1. Dedication to a Cause Greater Than Oneself: In a leadership context, the "cause" is the strategic integrity and health of the organization or the clients you serve.

  • For Executive Leaders: Your greater cause is the long-term stewardship of your firm’s mission. When you dedicate your team not merely to hitting a revenue number, but to solving a specific, painful problem for your industry, the success (the market share, the ROI) becomes the inevitable side effect.

  • For Client Success Professionals: Your cause is the fundamental, long-term strategic health of your client’s business.
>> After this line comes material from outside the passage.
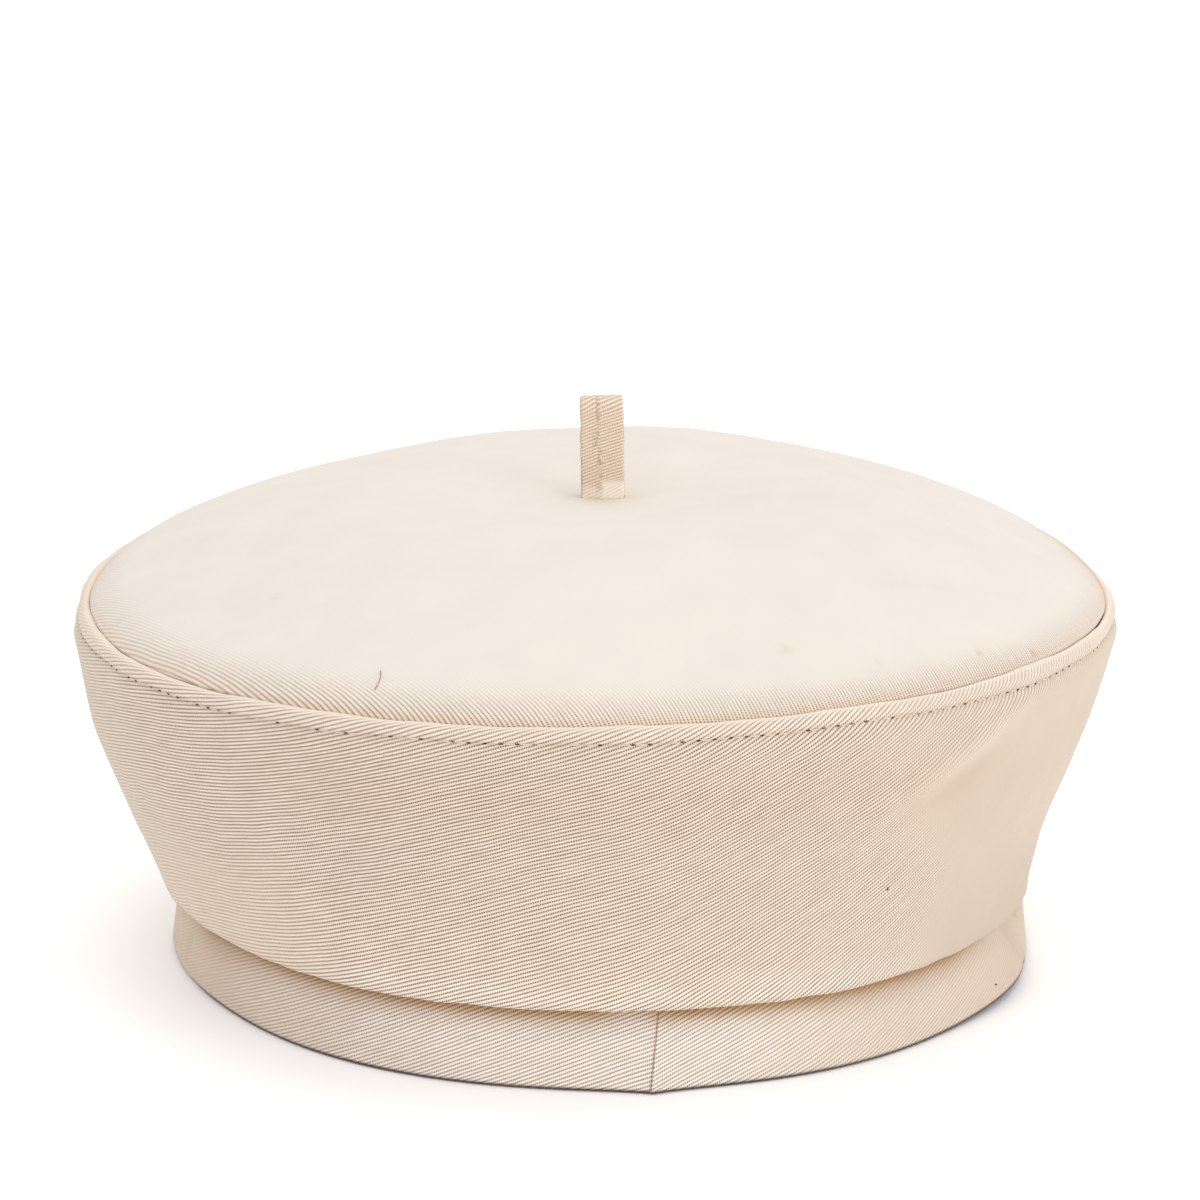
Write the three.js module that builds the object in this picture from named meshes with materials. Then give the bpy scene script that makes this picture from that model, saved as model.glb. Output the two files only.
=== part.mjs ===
// A cotton twill beret that stands on its headband. Millimetres, +Z up, with the origin at the
// centre of the headband's lower edge. A turn is an angle about +Z in degrees: 0 is the front
// at -Y, where the headband closes, and 90 is at +X.
import * as THREE from "three";

// Headband
const HEAD_GIRTH = 570; // around the head, inside the headband
const BAND_HEIGHT = 20;
const BAND_CLOTH = 2; // two layers of twill
const BAND_LEAN = 1.1; // how far its upper edge leans in
const BAND_SEAM_TURN = 6.4;
const BAND_SEAM_DEPTH = 0.5;
const BAND_SEAM_WIDTH = 2;

// Side panel
const CLOTH = 1.2;
const CROWN_RADIUS = 107.6; // from the axis to the seam around the top
const CROWN_HEIGHT = 76.8; // from the floor to that seam
const BULGE = 2.1; // how far the panel stands out past that seam
const ROLL_DROP = 3.6; // how far the panel hangs down over the headband
const ROLL_WIDTH = 2.4; // from the headband out to the bottom of the roll
const SEAM_CLOTH = 2.7; // the panel with its folded edge, along the seam around the top
const SEAM_ALLOWANCE = 5;

// Top
const DOME_RISE = 20.7; // of the low dome, above the middle of the seam
const SHOULDER_RISE = 2.3; // of the steep edge just inside the seam
const SHOULDER_WIDTH = 2.3;
const DITCH_DEPTH = 1; // how far the edge of the dome lies below the ridge of the seam
const DIMPLE_DEPTH = 5.8; // where the stalk pulls the cloth down
const DIMPLE_RADIUS = 32;

// Stalk, a strip folded over into a hairpin
const STALK_WIDTH = 9;
const STALK_HEIGHT = 22.5;
const STALK_CLOTH = 2;
const STALK_SLOT = 1.2;
const STALK_SHIFT = 0.7; // off the axis, toward +X
const STALK_LEAN = 1.1; // degrees, toward -X

const GAP = 0.3; // between neighbouring pieces

// Steps around the cap in degrees, finer across the folds of the +X side
const COARSE_STEP = 6;
const FINE_STEP = 3;
const FINE_FROM = 18;
const FINE_TO = 72;

const BAND_RADIUS = HEAD_GIRTH / (2 * Math.PI) + BAND_CLOTH;

// Sections of the cap. band, wide, seam and lift are shares of the headband's radius, the
// widest radius, and the radius and height of the seam around the top. lean, roll and puff
// are shares of BAND_LEAN, ROLL_DROP and ROLL_WIDTH. low, waist and upper are shares of the
// way out from the headband to the widest.
const SECTIONS = [
  { turn: -180, band: 1, lean: 1, roll: 1.1, puff: 1,
    low: 0.22, waist: 0.42, upper: 0.775, wide: 1, seam: 1, lift: 1.138 },
  { turn: -150, band: 1, lean: 1, roll: 1.15, puff: 0.95,
    low: 0.23, waist: 0.44, upper: 0.79, wide: 1.003, seam: 1, lift: 1.108 },
  { turn: -120, band: 1, lean: 1.4, roll: 1.5, puff: 0.8,
    low: 0.25, waist: 0.47, upper: 0.815, wide: 1.007, seam: 1.004, lift: 1.065 },
  { turn: -90, band: 1.013, lean: 2.5, roll: 2.05, puff: 0.2,
    low: 0.265, waist: 0.496, upper: 0.84, wide: 1.012, seam: 1.006, lift: 1.022 },
  { turn: -60, band: 0.982, lean: 1, roll: 1.05, puff: 0.9,
    low: 0.25, waist: 0.47, upper: 0.81, wide: 1.009, seam: 1.006, lift: 0.993 },
  { turn: -30, band: 0.996, lean: 1, roll: 1, puff: 1,
    low: 0.23, waist: 0.44, upper: 0.785, wide: 1.002, seam: 1.003, lift: 0.995 },
  { turn: 0, band: 0.997, lean: 1, roll: 1, puff: 1,
    low: 0.215, waist: 0.42, upper: 0.775, wide: 0.998, seam: 0.995, lift: 1.003 },
  { turn: 30, band: 1.01, lean: 1, roll: 1, puff: 1,
    low: 0.2, waist: 0.4, upper: 0.765, wide: 0.995, seam: 0.989, lift: 1.01 },
  { turn: 60, band: 1, lean: 1.1, roll: 0.95, puff: 0.8,
    low: 0.17, waist: 0.355, upper: 0.745, wide: 0.99, seam: 0.992, lift: 1.009 },
  { turn: 90, band: 1.003, lean: 2.4, roll: 1.9, puff: 0.08,
    low: 0.142, waist: 0.31, upper: 0.715, wide: 0.992, seam: 0.999, lift: 1.007 },
  { turn: 120, band: 1, lean: 1.4, roll: 1.45, puff: 0.7,
    low: 0.165, waist: 0.345, upper: 0.735, wide: 0.993, seam: 1, lift: 1.06 },
  { turn: 150, band: 1, lean: 1, roll: 1.15, puff: 1,
    low: 0.195, waist: 0.385, upper: 0.755, wide: 0.997, seam: 1, lift: 1.118 },
];

// Heights of those radii, as shares of the way up from the headband to the seam
const LEVELS = { low: 0.02, waist: 0.236, upper: 0.567, wide: 0.886 };

// Soft folds in the side panel: the middle of each by its turn and its share of the way up,
// the degrees at which it rises toward +X, and its half length, half width and depth as
// shares of the crown's radius.
const SIDE_FOLDS = [
  { name: "ridge", turn: 41, up: 0.74, rise: 16, long: 0.2, wide: 0.035, out: 0.012 },
  { name: "valley", turn: 45, up: 0.63, rise: 18, long: 0.17, wide: 0.05, out: -0.014 },
  { name: "lower ridge", turn: 60, up: 0.5, rise: 30, long: 0.16, wide: 0.05, out: 0.007 },
  { name: "left pull", turn: -58, up: 0.72, rise: -12, long: 0.2, wide: 0.05, out: -0.006 },
];

// Soft folds in the top, the middle of each by shares of the crown's radius toward +X and +Y
const TOP_FOLDS = [
  { name: "right valley", x: 0.72, y: -0.35, angle: 18, long: 0.26, wide: 0.055, out: -0.009 },
  { name: "right ridge", x: 0.78, y: -0.2, angle: 10, long: 0.22, wide: 0.07, out: 0.007 },
  { name: "rear valley", x: 0.76, y: 0.02, angle: 0, long: 0.24, wide: 0.06, out: -0.007 },
  { name: "rear dent", x: 0.9, y: 0.2, angle: 100, long: 0.2, wide: 0.13, out: -0.016 },
  { name: "front valley", x: 0.31, y: -0.8, angle: -14, long: 0.22, wide: 0.05, out: -0.006 },
];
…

If you focus on being a genuine strategic partner rather than just hitting a renewal metric, the ultimate success—enduring loyalty—will naturally follow.

2. Surrender to a Person Other Than Oneself: This concept speaks directly to professional relationship building and team efficacy.

  • Team Stewardship: Surrender means prioritizing the development, clarity, and well-being of your high-performing team members over your personal need for credit or control. As the Bible reminds us, "Do nothing from selfish ambition or conceit, but in humility count others more significant than yourselves" (Philippians 2:3 - ESV). When you authentically surrender to the idea that your greatest success is achieved through the success of your people, the resulting performance is staggering.

  • The Empathy Shift: For client-facing roles, this is about true empathy—surrendering your assumptions to truly listen to a stakeholder's nuanced context. It means moving beyond a transactional supplier mindset and devoting yourself to their perspective.

The Spring Pivot

As the season begins to turn this month, it is an ideal time for a "strategic spring cleaning" of our motivations. In the complex environment where we operate, true success isn't a goal you chase; it’s a consequence you earn.

By focusing your dedication on a service-oriented purpose and building deep, trusting professional relationships, you position yourself and your teams to find success as an abundant, unintended side effect.